— BEGIN —

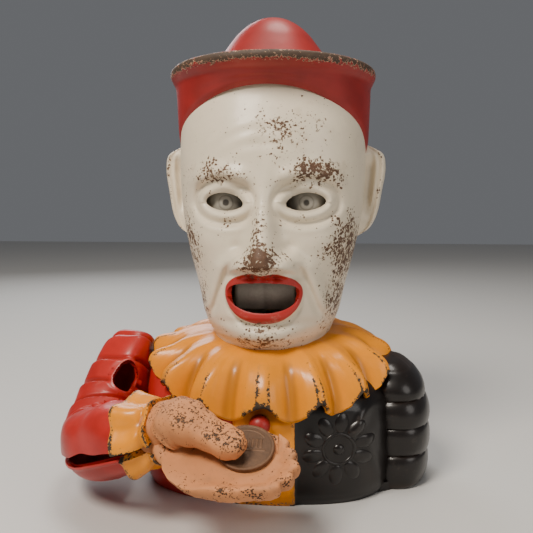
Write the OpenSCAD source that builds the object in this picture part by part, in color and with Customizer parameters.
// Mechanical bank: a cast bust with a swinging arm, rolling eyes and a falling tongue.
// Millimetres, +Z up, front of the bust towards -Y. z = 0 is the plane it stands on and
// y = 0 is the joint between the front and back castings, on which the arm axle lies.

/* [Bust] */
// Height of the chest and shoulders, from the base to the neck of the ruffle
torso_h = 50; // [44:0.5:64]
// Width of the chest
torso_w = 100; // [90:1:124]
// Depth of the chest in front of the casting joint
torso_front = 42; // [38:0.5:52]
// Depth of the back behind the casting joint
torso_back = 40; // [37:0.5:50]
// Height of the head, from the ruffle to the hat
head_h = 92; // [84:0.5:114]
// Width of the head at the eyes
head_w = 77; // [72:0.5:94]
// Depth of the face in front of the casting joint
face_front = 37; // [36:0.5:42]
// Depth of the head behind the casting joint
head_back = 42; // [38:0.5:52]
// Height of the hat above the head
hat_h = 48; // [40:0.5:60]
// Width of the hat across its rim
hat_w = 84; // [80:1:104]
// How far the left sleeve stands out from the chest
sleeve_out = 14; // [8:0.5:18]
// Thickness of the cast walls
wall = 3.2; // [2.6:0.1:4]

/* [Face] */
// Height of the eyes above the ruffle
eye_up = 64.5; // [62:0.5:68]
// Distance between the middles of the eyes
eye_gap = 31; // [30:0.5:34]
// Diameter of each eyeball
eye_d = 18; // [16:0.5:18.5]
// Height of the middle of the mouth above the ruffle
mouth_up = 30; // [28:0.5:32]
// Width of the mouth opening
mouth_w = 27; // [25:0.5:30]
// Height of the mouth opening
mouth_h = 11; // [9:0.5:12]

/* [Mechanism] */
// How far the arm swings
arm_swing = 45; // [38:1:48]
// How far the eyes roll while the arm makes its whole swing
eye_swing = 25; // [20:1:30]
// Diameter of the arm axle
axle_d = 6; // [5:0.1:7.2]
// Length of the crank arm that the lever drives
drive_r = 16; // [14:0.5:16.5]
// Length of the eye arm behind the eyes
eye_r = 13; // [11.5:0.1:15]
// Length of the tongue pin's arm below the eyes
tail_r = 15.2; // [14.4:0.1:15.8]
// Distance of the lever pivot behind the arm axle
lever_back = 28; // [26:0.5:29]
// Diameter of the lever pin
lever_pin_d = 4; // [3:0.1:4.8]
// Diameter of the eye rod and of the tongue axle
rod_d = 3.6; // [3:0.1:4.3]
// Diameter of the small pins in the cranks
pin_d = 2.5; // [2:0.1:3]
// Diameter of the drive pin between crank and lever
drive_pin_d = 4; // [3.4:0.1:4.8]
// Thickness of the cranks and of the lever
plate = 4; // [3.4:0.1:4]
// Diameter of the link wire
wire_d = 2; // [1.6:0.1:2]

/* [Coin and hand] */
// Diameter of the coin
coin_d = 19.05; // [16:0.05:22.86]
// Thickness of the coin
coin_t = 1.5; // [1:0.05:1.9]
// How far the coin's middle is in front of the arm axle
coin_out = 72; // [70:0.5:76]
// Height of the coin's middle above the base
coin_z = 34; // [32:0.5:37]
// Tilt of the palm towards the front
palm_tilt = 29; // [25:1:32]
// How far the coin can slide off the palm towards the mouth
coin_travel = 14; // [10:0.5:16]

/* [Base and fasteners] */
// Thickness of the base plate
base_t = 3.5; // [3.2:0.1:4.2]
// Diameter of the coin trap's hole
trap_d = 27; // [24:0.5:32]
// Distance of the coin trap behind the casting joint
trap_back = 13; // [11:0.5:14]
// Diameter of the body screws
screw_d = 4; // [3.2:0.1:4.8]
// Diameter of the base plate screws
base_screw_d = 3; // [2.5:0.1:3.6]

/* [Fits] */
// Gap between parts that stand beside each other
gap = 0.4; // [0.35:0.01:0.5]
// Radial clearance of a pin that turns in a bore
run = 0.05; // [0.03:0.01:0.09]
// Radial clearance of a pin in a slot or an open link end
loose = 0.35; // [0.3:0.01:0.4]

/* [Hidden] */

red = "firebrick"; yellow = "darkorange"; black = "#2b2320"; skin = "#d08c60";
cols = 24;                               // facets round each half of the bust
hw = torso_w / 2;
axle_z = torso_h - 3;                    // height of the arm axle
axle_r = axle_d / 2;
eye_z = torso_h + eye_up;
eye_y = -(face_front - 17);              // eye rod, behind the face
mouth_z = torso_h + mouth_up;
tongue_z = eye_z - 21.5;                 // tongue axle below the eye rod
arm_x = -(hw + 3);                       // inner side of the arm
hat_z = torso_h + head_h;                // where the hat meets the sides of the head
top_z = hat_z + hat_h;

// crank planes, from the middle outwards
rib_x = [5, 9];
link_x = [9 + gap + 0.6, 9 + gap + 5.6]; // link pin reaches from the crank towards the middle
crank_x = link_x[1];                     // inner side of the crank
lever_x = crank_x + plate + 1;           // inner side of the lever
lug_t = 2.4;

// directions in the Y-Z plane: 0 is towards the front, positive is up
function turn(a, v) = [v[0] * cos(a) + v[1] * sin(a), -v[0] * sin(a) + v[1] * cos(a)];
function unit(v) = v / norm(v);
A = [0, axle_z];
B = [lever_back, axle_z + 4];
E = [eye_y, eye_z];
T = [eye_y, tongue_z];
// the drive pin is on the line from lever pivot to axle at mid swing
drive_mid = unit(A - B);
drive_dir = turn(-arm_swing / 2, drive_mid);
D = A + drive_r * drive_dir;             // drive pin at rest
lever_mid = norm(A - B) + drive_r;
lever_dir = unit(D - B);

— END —

» Your goal
Return nothing but the lines from the start of the listing above through the line containing "arm axle lies.", exactly as given.

» Task result
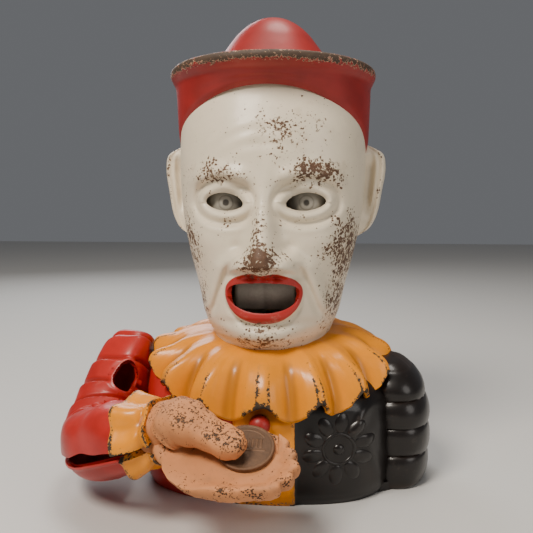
Write the OpenSCAD source that builds the object in this picture part by part, in color and with Customizer parameters.
// Mechanical bank: a cast bust with a swinging arm, rolling eyes and a falling tongue.
// Millimetres, +Z up, front of the bust towards -Y. z = 0 is the plane it stands on and
// y = 0 is the joint between the front and back castings, on which the arm axle lies.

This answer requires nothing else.